■ EXERCISE ■
Print the data exactly, leaving nothing out.

▼

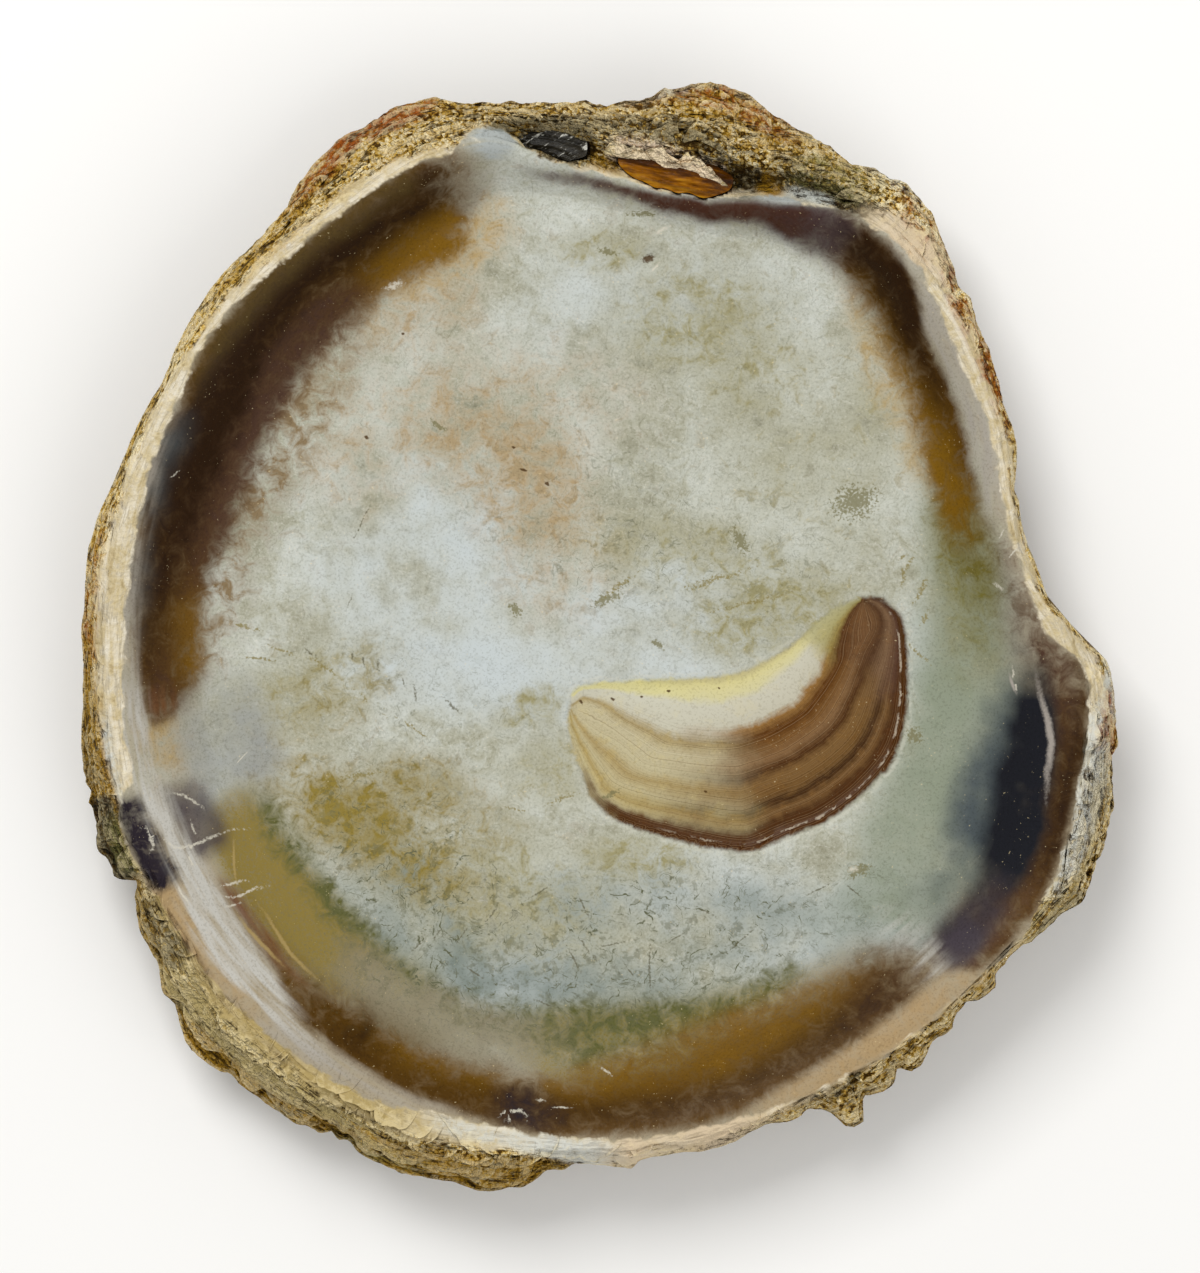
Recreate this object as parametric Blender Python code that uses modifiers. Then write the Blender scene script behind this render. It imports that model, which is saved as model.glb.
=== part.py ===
"""One valve of a large flat oyster, lying with its hollow inner face up.

The valve grew as one piece, so it is one solid: a thick, slightly dished plate of shell
with a raised rim, a sunken muscle scar, a hinge plate at the top and stepped growth scales
underneath. Two dried remnants of the hinge ligament, which is a horny material of its own,
sit in shallow sockets in the hinge plate.

The hinge is at +Y, the inner face looks up, and the worn patch that the valve rests on is
the plane z = 0. Angles run anticlockwise from +X round the middle of the shell. Lengths in
the tables are in millimetres.
"""

import math

import bmesh
import bpy
from mathutils import Matrix, Vector, noise

MM = 0.001

# Silhouette from above: (angle, radius)
OUTLINE = [
    (0, 41.1), (3, 39.2), (7, 38.1), (12, 37.3), (18, 37.5), (24, 38.9), (30, 39.7),
    (36, 41.2), (42, 42.8), (45, 43.1), (50, 45.3), (56, 46.7), (61, 46.1), (67, 46.5),
    (72, 47.4), (76, 48.3), (79, 48.4), (82, 47.5), (86, 46.1), (90, 45.5), (95, 46.0),
    (100, 46.3), (105, 47.5), (109, 48.7), (113, 48.6), (118, 48.0), (122, 47.1),
    (127, 45.3), (133, 44.7), (141, 44.3), (149, 43.3), (158, 43.5), (165, 43.7),
    (170, 44.4), (178, 44.2), (186, 44.5), (192, 45.4), (198, 46.1), (203, 46.7),
    (206, 46.4), (208, 45.2), (211, 46.5), (215, 47.1), (219, 48.3), (222, 48.7),
    (226, 49.9), (230, 49.3), (236, 49.2), (243, 48.5), (249, 49.0), (257, 48.7),
    (262, 47.7), (265, 45.8), (269, 45.3), (273, 45.6), (276, 44.8), (282, 44.9),
    (289, 44.1), (295, 44.8), (298, 47.3), (301, 45.4), (303, 46.0), (305, 44.9),
    (307, 45.8), (311, 45.2), (315, 44.3), (318, 45.1), (320, 44.4), (325, 45.3),
    (329, 46.2), (332, 47.3), (337, 46.8), (343, 45.9), (348, 45.3), (353, 44.3),
    (357, 43.4),
]

# Crest of the smooth rim; along the hinge it is the ridge between hollow and ligament
RIM = [
    (0, 39.5), (10, 36.3), (20, 36.6), (30, 38.4), (40, 40.1), (50, 41.3), (56, 41.8),
    (62, 41.2), (68, 39.8), (74, 38.4), (80, 38.1), (86, 38.7), (92, 40.1), (98, 41.8),
    (103, 43.4), (108, 43.3), (114, 43.0), (120, 42.4), (135, 42.1), (150, 41.7),
    (180, 41.7), (190, 42.0), (200, 42.5), (214, 43.1), (230, 43.7), (240, 44.2),
    (250, 44.6), (260, 43.7), (275, 43.4), (292, 42.9), (300, 42.7), (310, 43.1),
    (320, 43.3), (330, 44.0), (338, 42.9), (346, 42.0), (353, 41.3),
]

# Foot of the wall, where the floor of the hollow begins to rise
FOOT = [
    (0, 31.5), (15, 30.5), (30, 32.5), (45, 35.0), (55, 37.0), (65, 36.8), (75, 35.6),
    (85, 35.9), (95, 37.6), (103, 38.6), (110, 37.5), (120, 35.5), (135, 34.2),
    (150, 33.5), (165, 33.2), (180, 34.0), (195, 34.5), (210, 34.0), (225, 34.0),
    (240, 35.0), (255, 36.0), (270, 35.5), (285, 34.5), (300, 34.0), (315, 35.0),
    (330, 35.0), (345, 33.5),
]

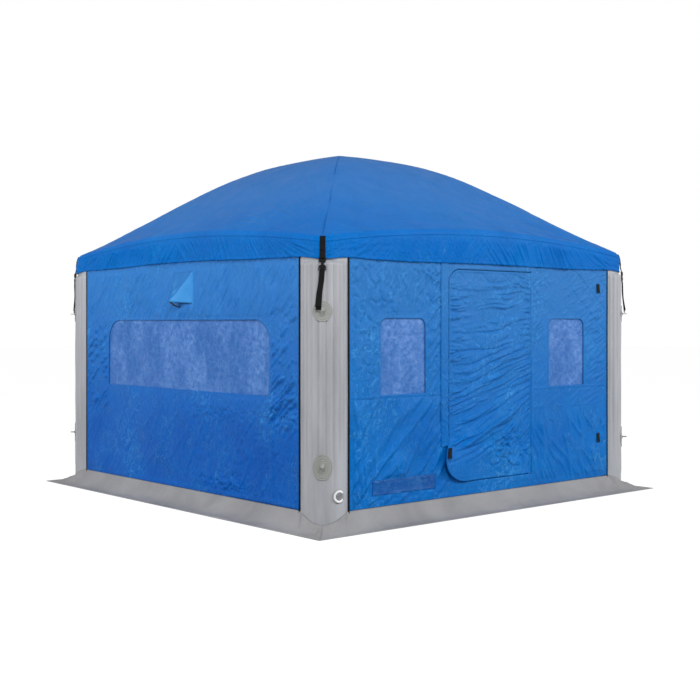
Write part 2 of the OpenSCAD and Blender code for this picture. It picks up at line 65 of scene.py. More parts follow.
# ---------- sizes taken from the frame ----------

HALF_X = -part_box("left_wall")[0].x
HALF_Y = -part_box("front_wall_left")[0].y

WALL_END = HALF_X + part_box("front_wall_left")[0].x        # from the virtual corner to a wall's end
WALL_HALF = HALF_X - WALL_END                             # the plan is square
WALL_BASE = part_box("left_wall")[0].z
WALL_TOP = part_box("wall_zips")[1].z                       # at a wall's ends
WALL_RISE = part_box("left_wall")[1].z - WALL_TOP
COLUMN_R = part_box("front_left_column")[1].x + HALF_X
COLUMN_T = 0.115
COLUMN_BULGE = 0.714                                       # radius of its tube as a share of its reach
TUBE_R = COLUMN_R * COLUMN_BULGE
TUBE_OUT = COLUMN_R * (math.sqrt(0.5) - math.sqrt(COLUMN_BULGE ** 2 - 0.5))
TUBE_HALF = math.asin(COLUMN_R * math.sqrt(0.5) / TUBE_R)  # half the turn of a tube that shows
COLUMN_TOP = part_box("front_left_column")[1].z
ZIP_W = WALL_END - COLUMN_R

CANOPY_X = -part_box("left_valance")[0].x
CANOPY_Y = -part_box("front_valance")[0].y
CANOPY_MIN = min(CANOPY_X, CANOPY_Y)
CANOPY_R = 0.130                                          # radius of its corners in plan
CANOPY_CUT = CANOPY_R * (1 - math.sqrt(0.5))              # what that takes off at a corner, along a side
CANOPY_T = 0.004
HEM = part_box("front_valance")[0].z                        # at the corners
SEAM_RISE = 0.122
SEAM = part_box("front_valance")[1].z - SEAM_RISE
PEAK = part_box("front_roof")[1].z
SHOULDER_R = 0.062

DOOR_LOW, DOOR_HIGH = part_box("door_panel")
DOOR_GAP = 0.006
DOOR_TOP_R = 0.120
DOOR_BASE_R = 0.200
HINGE_X = frame["joints"][0]["pos_m"][0]

# Each side: direction along it to the right seen from outside, outward direction, half length, distance
SIDES = {
    "front": ((1, 0, 0), (0, -1, 0), HALF_X, HALF_Y),
    "back": ((-1, 0, 0), (0, 1, 0), HALF_X, HALF_Y),
    "left": ((0, -1, 0), (-1, 0, 0), HALF_Y, HALF_X),
    "right": ((0, 1, 0), (1, 0, 0), HALF_Y, HALF_X),
}
CORNERS = {
    "front_left": (-1, -1),
    "front_right": (1, -1),
    "back_left": (-1, 1),
    "back_right": (1, 1),
}

# ---------- helpers: noise and folds ----------

NOISE_TABLES = {}


def noise_table(seed):
    if seed not in NOISE_TABLES:
        rng = np.random.default_rng(seed)
        turn = rng.uniform(0, 2 * math.pi, 256)
        NOISE_TABLES[seed] = (rng.permutation(256), np.cos(turn), np.sin(turn))
    return NOISE_TABLES[seed]


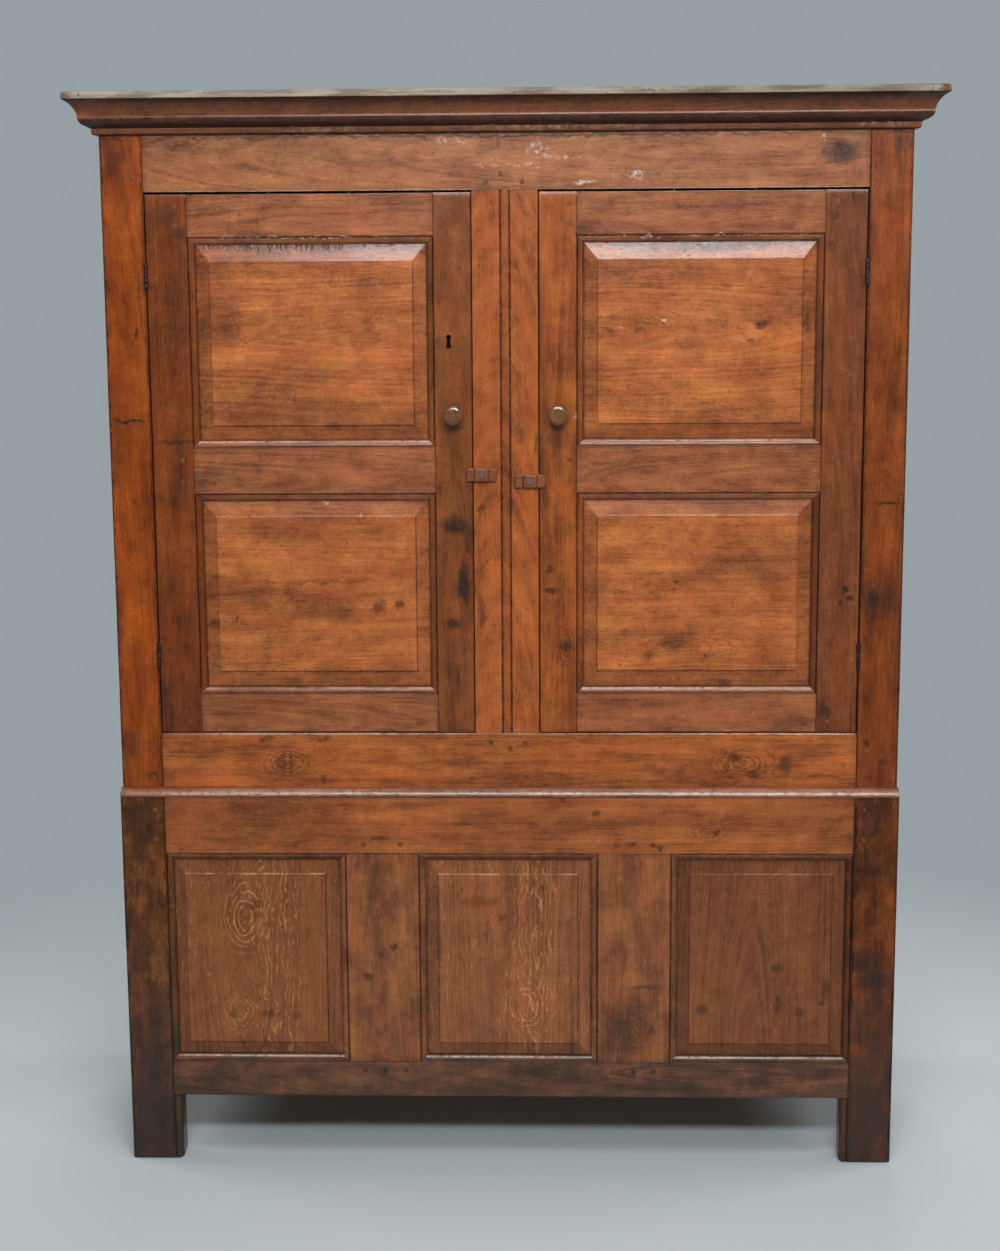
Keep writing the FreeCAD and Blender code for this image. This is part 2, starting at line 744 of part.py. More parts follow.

▲

■ PROBLEM SOLUTION ■
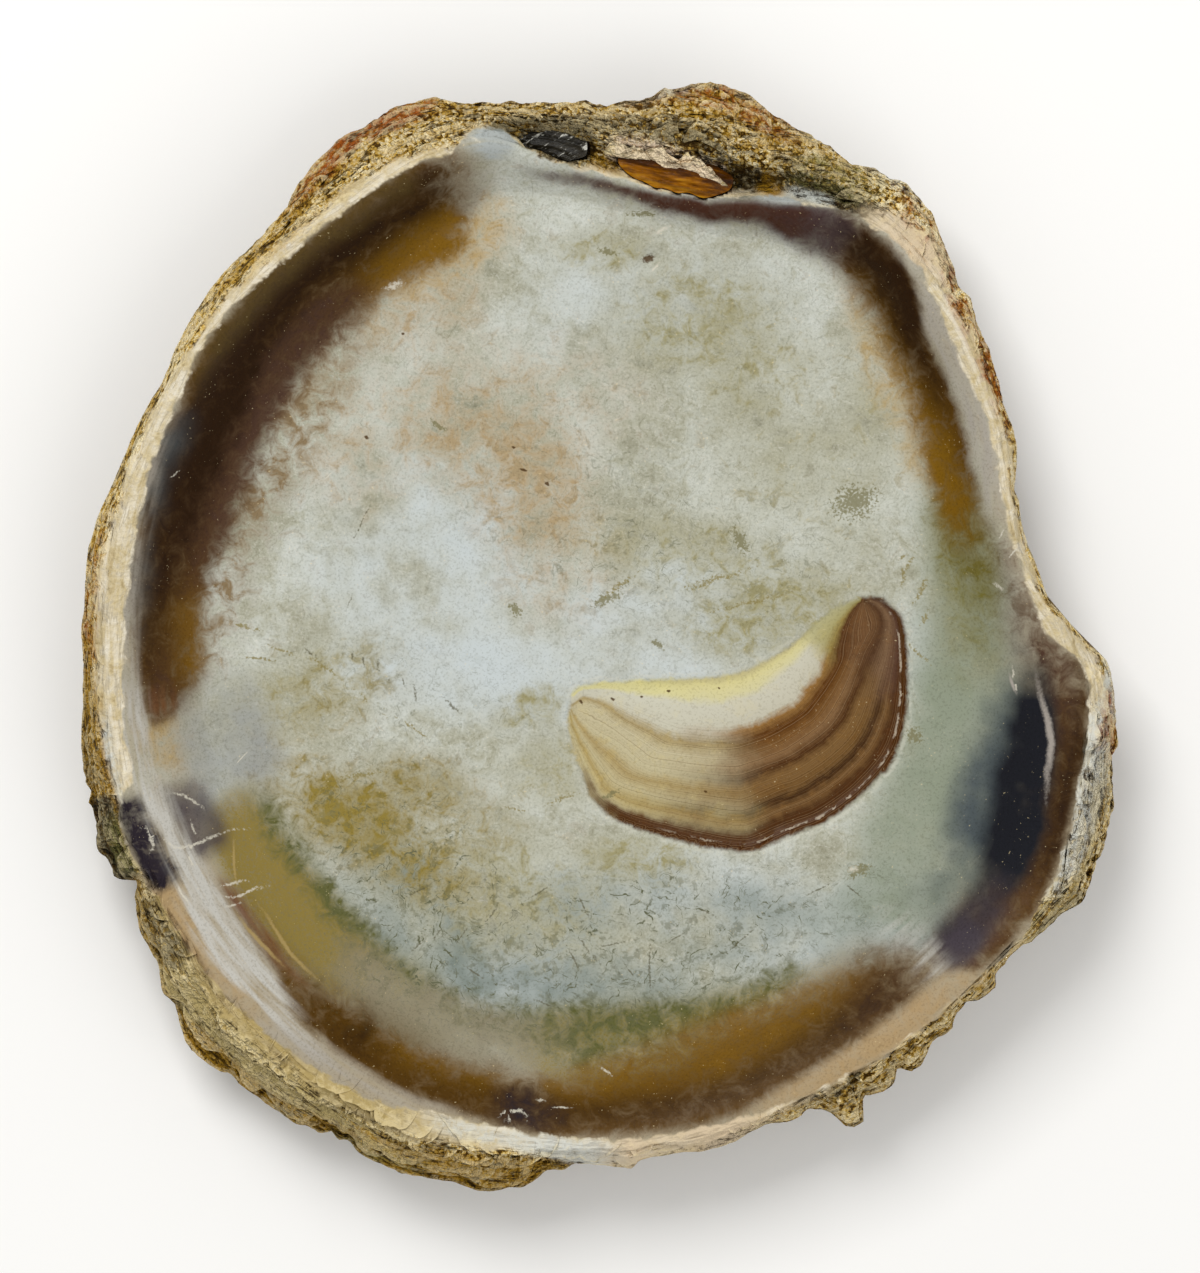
Recreate this object as parametric Blender Python code that uses modifiers. Then write the Blender scene script behind this render. It imports that model, which is saved as model.glb.
=== part.py ===
"""One valve of a large flat oyster, lying with its hollow inner face up.

The valve grew as one piece, so it is one solid: a thick, slightly dished plate of shell
with a raised rim, a sunken muscle scar, a hinge plate at the top and stepped growth scales
underneath. Two dried remnants of the hinge ligament, which is a horny material of its own,
sit in shallow sockets in the hinge plate.

The hinge is at +Y, the inner face looks up, and the worn patch that the valve rests on is
the plane z = 0. Angles run anticlockwise from +X round the middle of the shell. Lengths in
the tables are in millimetres.
"""

import math

import bmesh
import bpy
from mathutils import Matrix, Vector, noise

MM = 0.001

# Silhouette from above: (angle, radius)
OUTLINE = [
    (0, 41.1), (3, 39.2), (7, 38.1), (12, 37.3), (18, 37.5), (24, 38.9), (30, 39.7),
    (36, 41.2), (42, 42.8), (45, 43.1), (50, 45.3), (56, 46.7), (61, 46.1), (67, 46.5),
    (72, 47.4), (76, 48.3), (79, 48.4), (82, 47.5), (86, 46.1), (90, 45.5), (95, 46.0),
    (100, 46.3), (105, 47.5), (109, 48.7), (113, 48.6), (118, 48.0), (122, 47.1),
    (127, 45.3), (133, 44.7), (141, 44.3), (149, 43.3), (158, 43.5), (165, 43.7),
    (170, 44.4), (178, 44.2), (186, 44.5), (192, 45.4), (198, 46.1), (203, 46.7),
    (206, 46.4), (208, 45.2), (211, 46.5), (215, 47.1), (219, 48.3), (222, 48.7),
    (226, 49.9), (230, 49.3), (236, 49.2), (243, 48.5), (249, 49.0), (257, 48.7),
    (262, 47.7), (265, 45.8), (269, 45.3), (273, 45.6), (276, 44.8), (282, 44.9),
    (289, 44.1), (295, 44.8), (298, 47.3), (301, 45.4), (303, 46.0), (305, 44.9),
    (307, 45.8), (311, 45.2), (315, 44.3), (318, 45.1), (320, 44.4), (325, 45.3),
    (329, 46.2), (332, 47.3), (337, 46.8), (343, 45.9), (348, 45.3), (353, 44.3),
    (357, 43.4),
]

# Crest of the smooth rim; along the hinge it is the ridge between hollow and ligament
RIM = [
    (0, 39.5), (10, 36.3), (20, 36.6), (30, 38.4), (40, 40.1), (50, 41.3), (56, 41.8),
    (62, 41.2), (68, 39.8), (74, 38.4), (80, 38.1), (86, 38.7), (92, 40.1), (98, 41.8),
    (103, 43.4), (108, 43.3), (114, 43.0), (120, 42.4), (135, 42.1), (150, 41.7),
    (180, 41.7), (190, 42.0), (200, 42.5), (214, 43.1), (230, 43.7), (240, 44.2),
    (250, 44.6), (260, 43.7), (275, 43.4), (292, 42.9), (300, 42.7), (310, 43.1),
    (320, 43.3), (330, 44.0), (338, 42.9), (346, 42.0), (353, 41.3),
]

# Foot of the wall, where the floor of the hollow begins to rise
FOOT = [
    (0, 31.5), (15, 30.5), (30, 32.5), (45, 35.0), (55, 37.0), (65, 36.8), (75, 35.6),
    (85, 35.9), (95, 37.6), (103, 38.6), (110, 37.5), (120, 35.5), (135, 34.2),
    (150, 33.5), (165, 33.2), (180, 34.0), (195, 34.5), (210, 34.0), (225, 34.0),
    (240, 35.0), (255, 36.0), (270, 35.5), (285, 34.5), (300, 34.0), (315, 35.0),
    (330, 35.0), (345, 33.5),
]

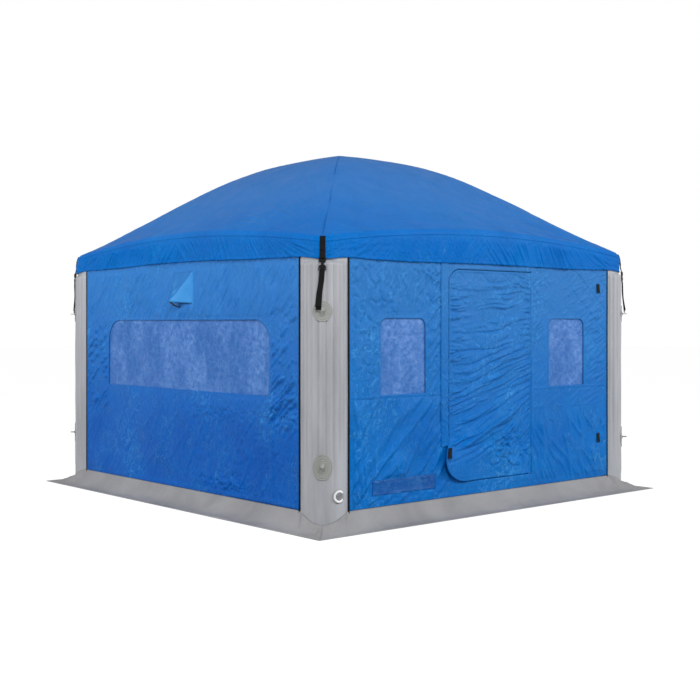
Write part 2 of the OpenSCAD and Blender code for this picture. It picks up at line 65 of scene.py. More parts follow.
# ---------- sizes taken from the frame ----------

HALF_X = -part_box("left_wall")[0].x
HALF_Y = -part_box("front_wall_left")[0].y

WALL_END = HALF_X + part_box("front_wall_left")[0].x        # from the virtual corner to a wall's end
WALL_HALF = HALF_X - WALL_END                             # the plan is square
WALL_BASE = part_box("left_wall")[0].z
WALL_TOP = part_box("wall_zips")[1].z                       # at a wall's ends
WALL_RISE = part_box("left_wall")[1].z - WALL_TOP
COLUMN_R = part_box("front_left_column")[1].x + HALF_X
COLUMN_T = 0.115
COLUMN_BULGE = 0.714                                       # radius of its tube as a share of its reach
TUBE_R = COLUMN_R * COLUMN_BULGE
TUBE_OUT = COLUMN_R * (math.sqrt(0.5) - math.sqrt(COLUMN_BULGE ** 2 - 0.5))
TUBE_HALF = math.asin(COLUMN_R * math.sqrt(0.5) / TUBE_R)  # half the turn of a tube that shows
COLUMN_TOP = part_box("front_left_column")[1].z
ZIP_W = WALL_END - COLUMN_R

CANOPY_X = -part_box("left_valance")[0].x
CANOPY_Y = -part_box("front_valance")[0].y
CANOPY_MIN = min(CANOPY_X, CANOPY_Y)
CANOPY_R = 0.130                                          # radius of its corners in plan
CANOPY_CUT = CANOPY_R * (1 - math.sqrt(0.5))              # what that takes off at a corner, along a side
CANOPY_T = 0.004
HEM = part_box("front_valance")[0].z                        # at the corners
SEAM_RISE = 0.122
SEAM = part_box("front_valance")[1].z - SEAM_RISE
PEAK = part_box("front_roof")[1].z
SHOULDER_R = 0.062

DOOR_LOW, DOOR_HIGH = part_box("door_panel")
DOOR_GAP = 0.006
DOOR_TOP_R = 0.120
DOOR_BASE_R = 0.200
HINGE_X = frame["joints"][0]["pos_m"][0]

# Each side: direction along it to the right seen from outside, outward direction, half length, distance
SIDES = {
    "front": ((1, 0, 0), (0, -1, 0), HALF_X, HALF_Y),
    "back": ((-1, 0, 0), (0, 1, 0), HALF_X, HALF_Y),
    "left": ((0, -1, 0), (-1, 0, 0), HALF_Y, HALF_X),
    "right": ((0, 1, 0), (1, 0, 0), HALF_Y, HALF_X),
}
CORNERS = {
    "front_left": (-1, -1),
    "front_right": (1, -1),
    "back_left": (-1, 1),
    "back_right": (1, 1),
}

# ---------- helpers: noise and folds ----------

NOISE_TABLES = {}


def noise_table(seed):
    if seed not in NOISE_TABLES:
        rng = np.random.default_rng(seed)
        turn = rng.uniform(0, 2 * math.pi, 256)
        NOISE_TABLES[seed] = (rng.permutation(256), np.cos(turn), np.sin(turn))
    return NOISE_TABLES[seed]


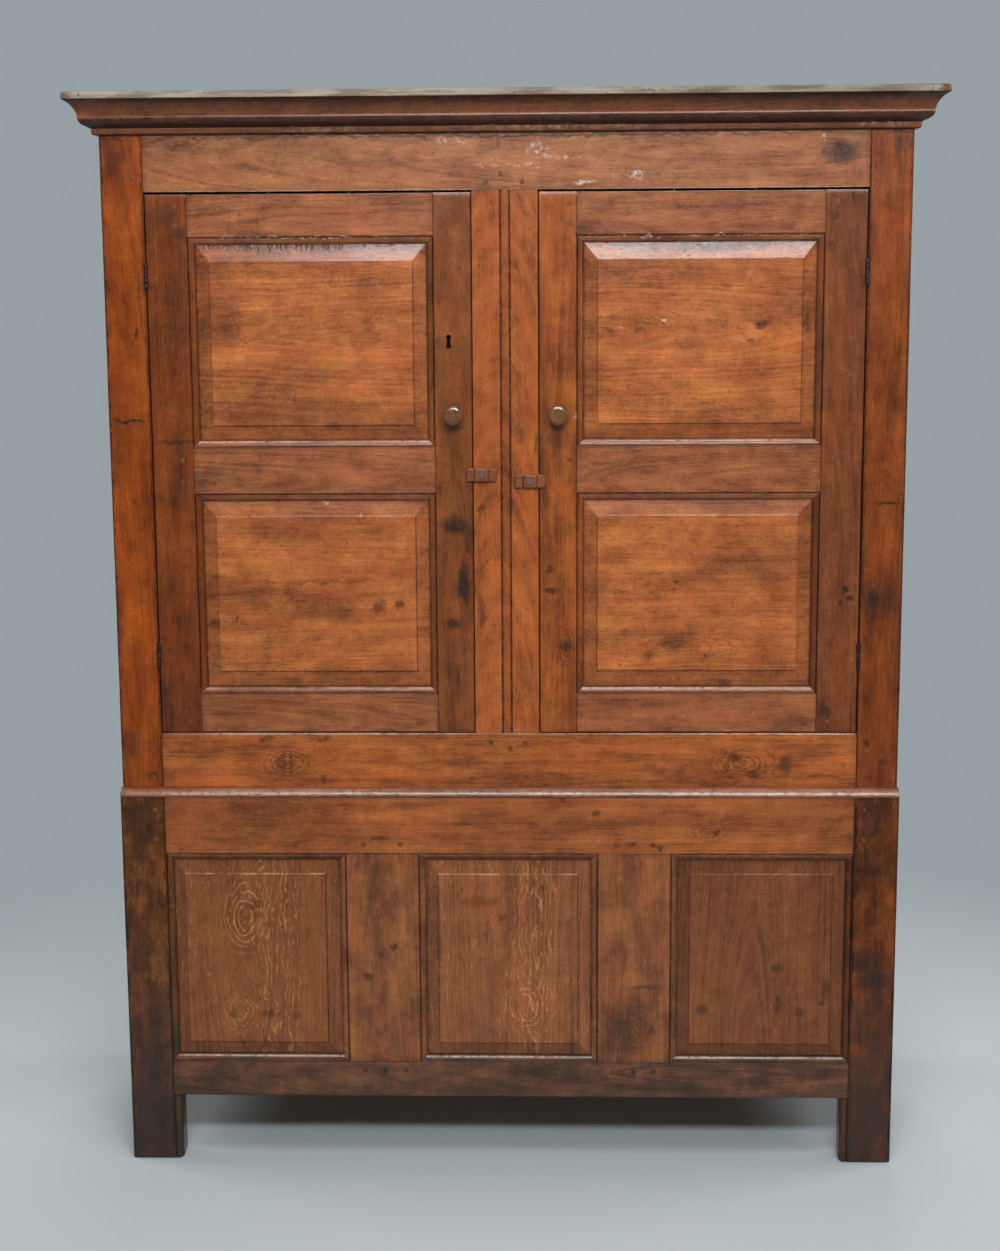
Keep writing the FreeCAD and Blender code for this image. This is part 2, starting at line 744 of part.py. More parts follow.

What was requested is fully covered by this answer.